Entonces otro de los que estaban con la Virgen se dirigió a mí, que me había subido a una mesa para poder dominar a aquella multitud y comenzó a decir con voz robusta y bien timbrada, mientras los jóvenes escuchaban:
—Tú que eres sacerdote debes comprender qué quiere decir surgamus. ¿Cuando celebras la Misa no dices todos los días sursum corda? ¿Con esto entiendes elevarte materialmente o levantar los afectos del corazón al cielo, a Dios?
Yo inmediatamente dije a voz en cuello a los jóvenes:
—Arriba, arriba hijos, reavivemos, fortifiquemos nuestra fe, elevemos nuestros corazones a Dios, hagamos un acto de amor y de arrepentimiento; hagamos un esfuerzo de voluntad para orar con vivo fervor; confiemos en Dios.

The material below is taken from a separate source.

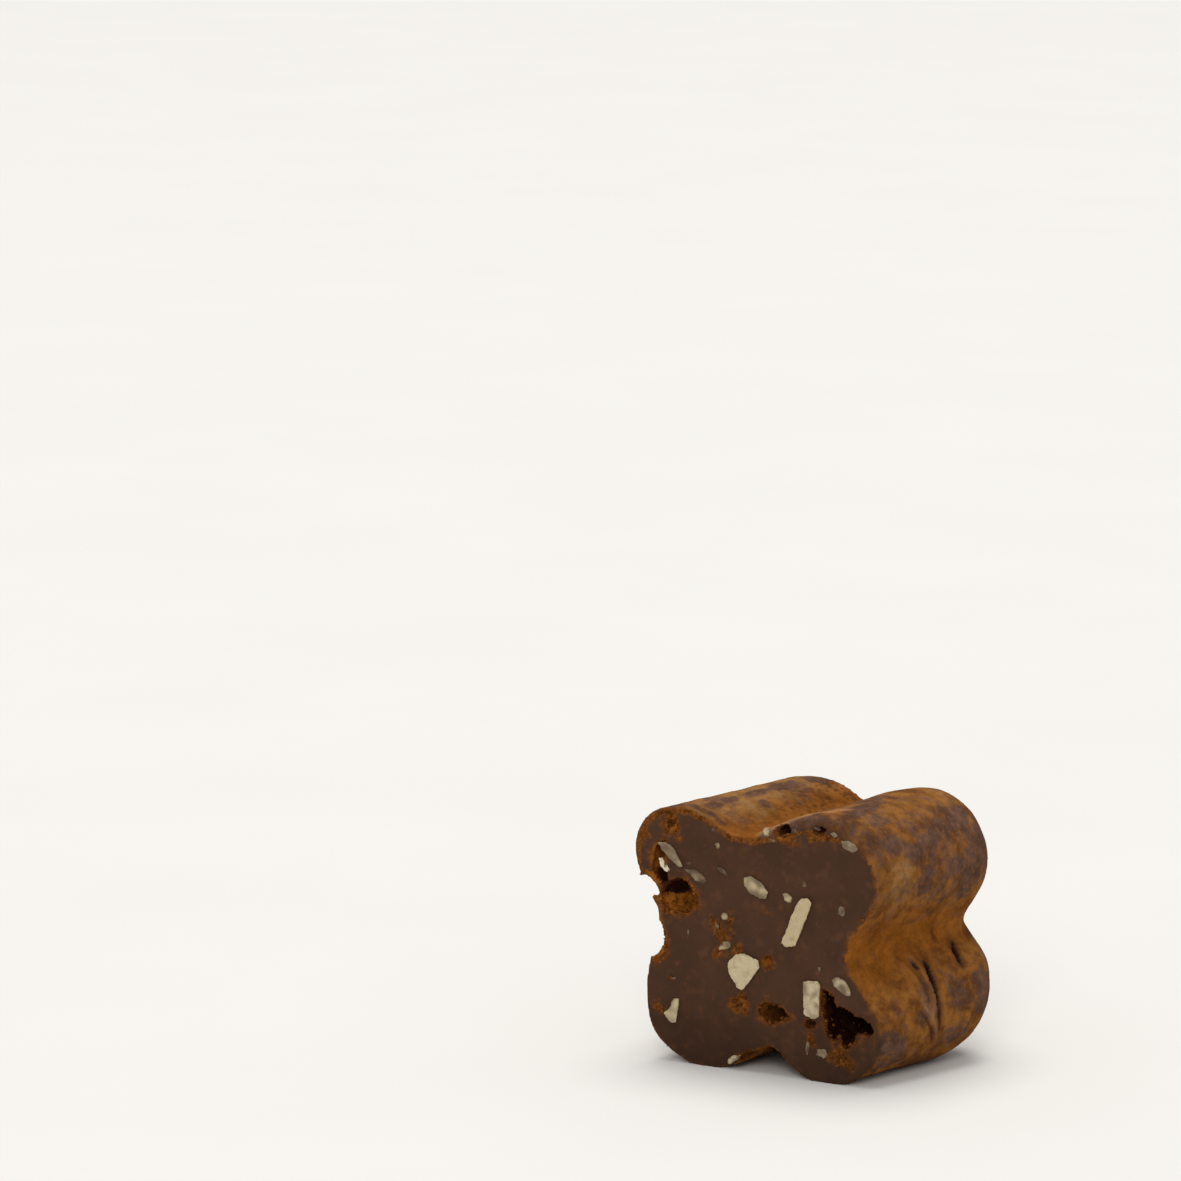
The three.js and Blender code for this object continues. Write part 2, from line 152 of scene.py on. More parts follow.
def soft_min(a, b, width):
    h = np.clip(0.5 + 0.5 * (b - a) / width, 0, 1)
    return b + (a - b) * h - width * h * (1 - h)


def outside(x, z, share):
    gaps = []
    for lobe in LOBES:
        reach = np.hypot(x - mix(lobe["x"], share), z - mix(lobe["z"], share))
        gaps.append(reach - mix(lobe["r"], share))
    joined = []
    for i, groove in enumerate(GROOVES):
        joined.append(soft_min(gaps[i], gaps[(i + 1) % 4], mix(groove, share)))
    core = np.hypot(x - CORE["x"], z - CORE["z"]) - CORE["r"]
    return soft_min(np.minimum.reduce(joined), core, CORE["soft"])


def outline_reach(angle, share):
    inner = np.zeros_like(angle)
    outer = np.full_like(angle, FURTHEST)
    for _ in range(HALVINGS):
        reach = (inner + outer) / 2
        x = CORE["x"] + reach * np.sin(angle)
        z = CORE["z"] + reach * np.cos(angle)
        is_in = outside(x, z, share) < 0
        inner = np.where(is_in, reach, inner)
        outer = np.where(is_in, outer, reach)
    return inner


def uneven(points, wave):
    total = np.zeros(len(points))
    for k in range(wave["seed"], wave["seed"] + WAVES):
        turn = WAVE_TURN * k
        rise = math.cos(WAVE_RISE * k)
        flat = math.sqrt(1 - rise * rise)
        way = np.array((flat * math.cos(turn), flat * math.sin(turn), rise))
        total += np.sin(2 * math.pi * (points @ way) / wave["size"] + turn)
    return total / WAVES


def round_gap(degrees, middle):
    return (degrees - middle + 180) % 360 - 180


def hump_at(degrees, middle, spread, power):
    return np.exp(-(np.abs(round_gap(degrees, middle) / spread) ** power))


def at_reach(angle, y, reach):
    share = along(y)
    x, z = np.sin(angle) * reach, np.cos(angle) * reach
    return np.stack([CORE["x"] + x, y + mix(LEAN, share) * x + END_RISE * share * z, CORE["z"] + z], -1)


all_round = np.radians(np.arange(0.0, 360.0, 5.0))
widest = outline_reach(all_round, np.zeros_like(all_round)).max()
print("the section reaches", round(float(widest), 2), "mm from its middle")

# %% [markdown]
# ## Small tools for meshes
#
# A piece is modelled in a bmesh, in millimetres, and becomes an object. Modifiers are applied at
# once, so that the next step can work on the mesh that they made.


# %% Mesh helpers
def new_object(name, bm):
    mesh = bpy.data.meshes.new(name)
    bm.to_mesh(mesh)
    bm.free()
    obj = bpy.data.objects.new(name, mesh)
    bpy.context.scene.collection.objects.link(obj)
    return obj


def apply_modifiers(obj):
    ready = obj.evaluated_get(bpy.context.evaluated_depsgraph_get())
    mesh = bpy.data.meshes.new_from_object(ready)
    obj.modifiers.clear()
    obj.data = mesh


def points_of(mesh):
    flat = np.empty(len(mesh.vertices) * 3)
    mesh.vertices.foreach_get("co", flat)
    return flat.reshape(-1, 3)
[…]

Y hecha una señal, todos se pusieron de rodillas.
Un momento después, mientras rezábamos en voz baja llenos de confianza, se dejó oír de nuevo una voz que dijo:
—Surgite! Y nos pusimos todos de pie y sentimos que una fuerza sobrenatural nos elevaba sensiblemente sobre la tierra y subimos, no sabría precisar cuánto, pero puedo asegurar que todos nos encontrábamos; muy alto.
Tampoco sabría decir dónde descansaban nuestros pies. Recuerdo que yo estaba agarrado a la cortina o al repecho de una ventana. Los jóvenes se sujetaban, quiénes a las puertas, quiénes a las ventanas, quién se agarraba acá, quién allá; quien a unos garfios de hierro, quién a unos gruesos clavos, quién a la cornisa de la bóveda. Todos estábamos en el aire y yo me sentía maravillado de que no cayésemos al suelo.
Y he aquí que el monstruo que habíamos visto en el patio, penetra en la sala seguido de una innumerable cantidad de fieras de diversas clases, todas dispuestas al ataque.
Corrían de acá para allá por el comedor, lanzaban horribles rugidos, parecían deseosas de combatir y que de un momento a otro se habían de lanzar de un salto sobre nosotros. Pero por entonces nada intentaron.
Nos miraban, levantaban el hocico y mostraban sus ojos inyectados en sangre. Nosotros lo contemplábamos todo desde arriba, y yo, muy agarradito a aquella ventana, me decía:
—Si me cayese, ¡qué horrible destrozo harían de mi persona! Mientras continuábamos en aquella extraña postura, salió una voz de la imagen de la Virgen que cantaba las palabras de San Pablo:
—Sumite ergo scutum fidei inexpugnabile.